More than 50 ships were waiting on Monday to unload at the beleaguered Port of Vancouver, still dealing with the impacts of a major storm two weeks ago and ongoing rain that continues to set back reconstruction efforts in the province of British Columbia. A provincial state of emergency has now been extended to December 14.
Rail and road links from the port to the rest of the country remain an issue, meaning that containers are backing up at the port’s terminals. To help tackle that challenge, the federal government is providing more than C$4m to prepare an undeveloped 40-acre industrial site to temporarily store empty containers.

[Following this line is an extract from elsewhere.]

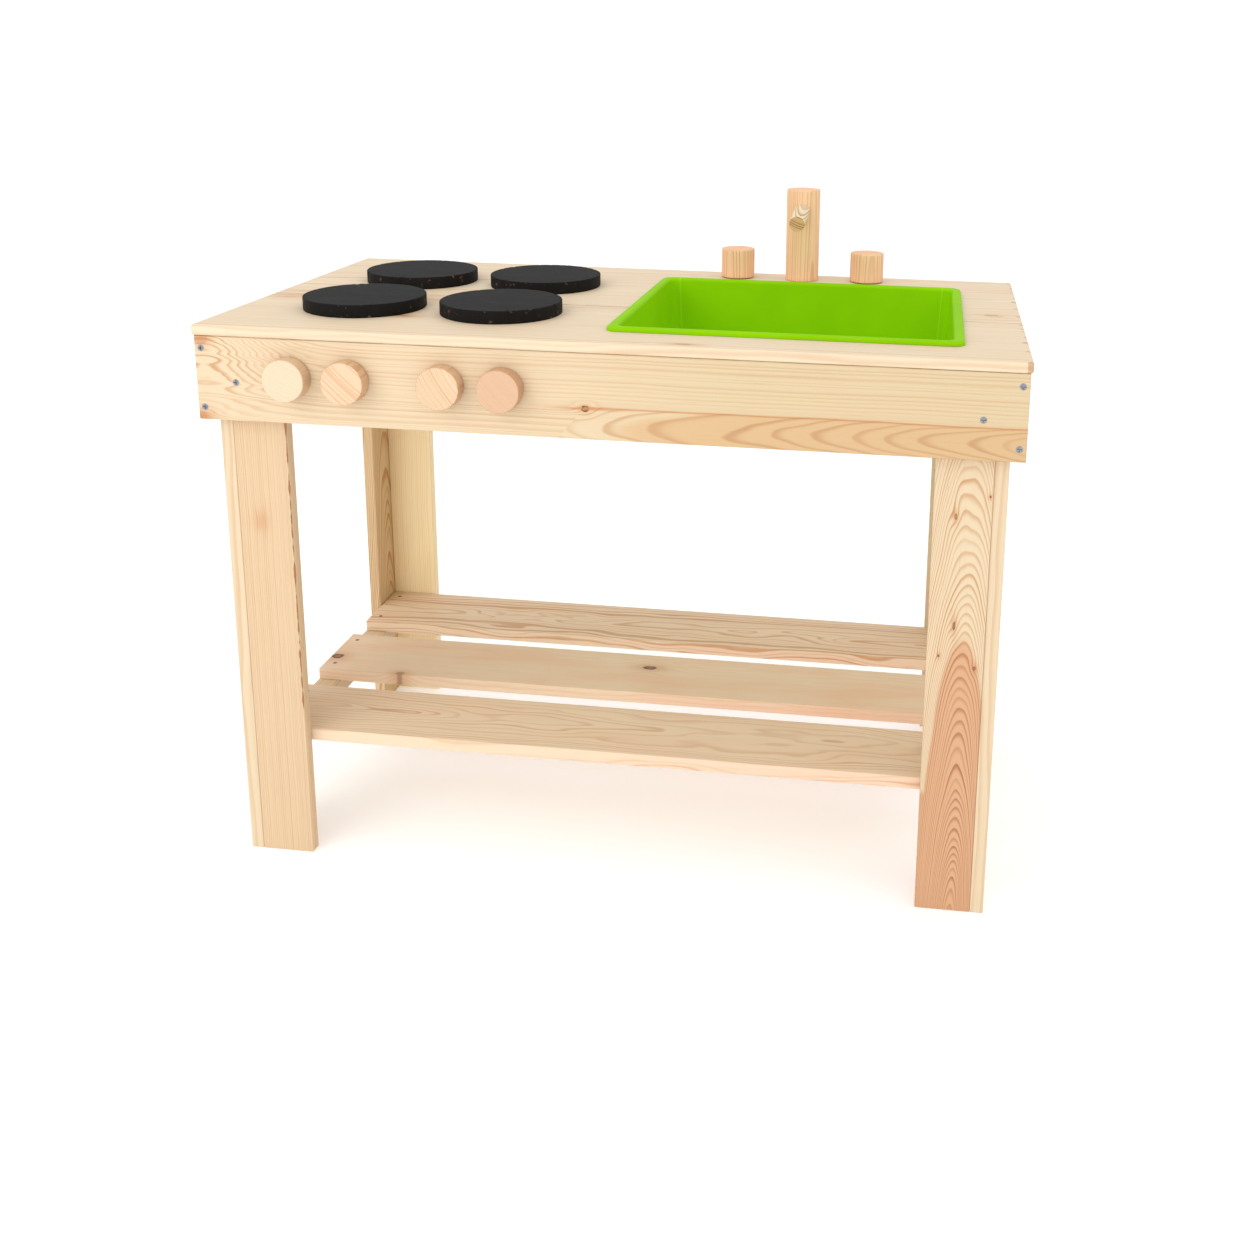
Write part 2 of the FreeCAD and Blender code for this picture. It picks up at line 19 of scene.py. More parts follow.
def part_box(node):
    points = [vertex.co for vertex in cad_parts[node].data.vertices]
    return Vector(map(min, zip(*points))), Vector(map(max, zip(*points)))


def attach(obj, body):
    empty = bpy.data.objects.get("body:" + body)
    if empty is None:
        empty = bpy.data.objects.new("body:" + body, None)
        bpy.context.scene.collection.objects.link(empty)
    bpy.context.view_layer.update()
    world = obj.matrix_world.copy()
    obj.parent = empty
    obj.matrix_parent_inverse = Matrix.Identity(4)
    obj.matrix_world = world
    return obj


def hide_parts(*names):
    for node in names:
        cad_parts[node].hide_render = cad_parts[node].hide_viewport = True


LOG = logging.getLogger("play_kitchen")
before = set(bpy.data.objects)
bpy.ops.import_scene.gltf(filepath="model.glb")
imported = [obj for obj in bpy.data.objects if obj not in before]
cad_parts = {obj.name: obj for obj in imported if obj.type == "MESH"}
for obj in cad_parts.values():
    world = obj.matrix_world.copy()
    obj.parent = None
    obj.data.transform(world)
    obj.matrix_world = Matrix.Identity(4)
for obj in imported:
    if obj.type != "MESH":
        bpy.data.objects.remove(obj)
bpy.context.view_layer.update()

Rgb = tuple[float, float, float]
Socket = bpy.types.NodeSocket
Pieces = Iterator[bpy.types.Object]
Element = bmesh.types.BMFace | bmesh.types.BMEdge
Value = float | Socket
Colour = Rgb | Socket

TOUCH = 1e-6            # points closer than this are one point
SQUARE_ON = 0.9         # how far a face's normal follows a direction that it counts as facing
UP = Vector((0.0, 0.0, 1.0))
ORIGIN = Vector((0.0, 0.0, 0.0))
WHITE = (1.0, 1.0, 1.0)


class Axis(Enum):
    """A direction of the frame."""

    X = 0
    Y = 1
    Z = 2


@dataclass(frozen=True)
class Lay:
    """How a piece of timber lies: where its length and width run, and which way its show face looks."""

    length: Axis
    width: Axis
    depth: Axis
    outward: float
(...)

The federal and provincial governments have established a joint supply chain recovery working group to help prioritize efforts to support supply chain operations, and launched a survey to gather stakeholder input to that process. The governments have asked shippers to exercise restraint in seeking to send non-essential goods into or through B.C.’s Lower Mainland.
Canadian National Railway, one of Canada’s two major rail lines, shut down its service in the region on Monday.
“After moving seven trains during the weekend, CN took the decision to proactively close its network as the large amounts of precipitation into British Columbia were causing increased debris, washout and landslide activity,” the company said. The Port of Vancouver noted in an update that “a timeline for restored rail operations through the site is currently unavailable.” In the meantime, CN is sharing the Vancouver-Kamloops line of its competitor, Canadian Pacific Railway.
CN has diverted some rail traffic to the Port of Prince Rupert, further to the north along the Pacific coast. Prince Rupert has not been affected by the recent weather events.
Drivers at two Port of Vancouver trucking companies issued a strike notice this week. However, one of the companies, Aheer Transportation, has now reached a tentative agreement with the drivers. Approximately 120 drivers at Prudential Transportation will begin a strike on Friday if the company does not settle their dispute before then.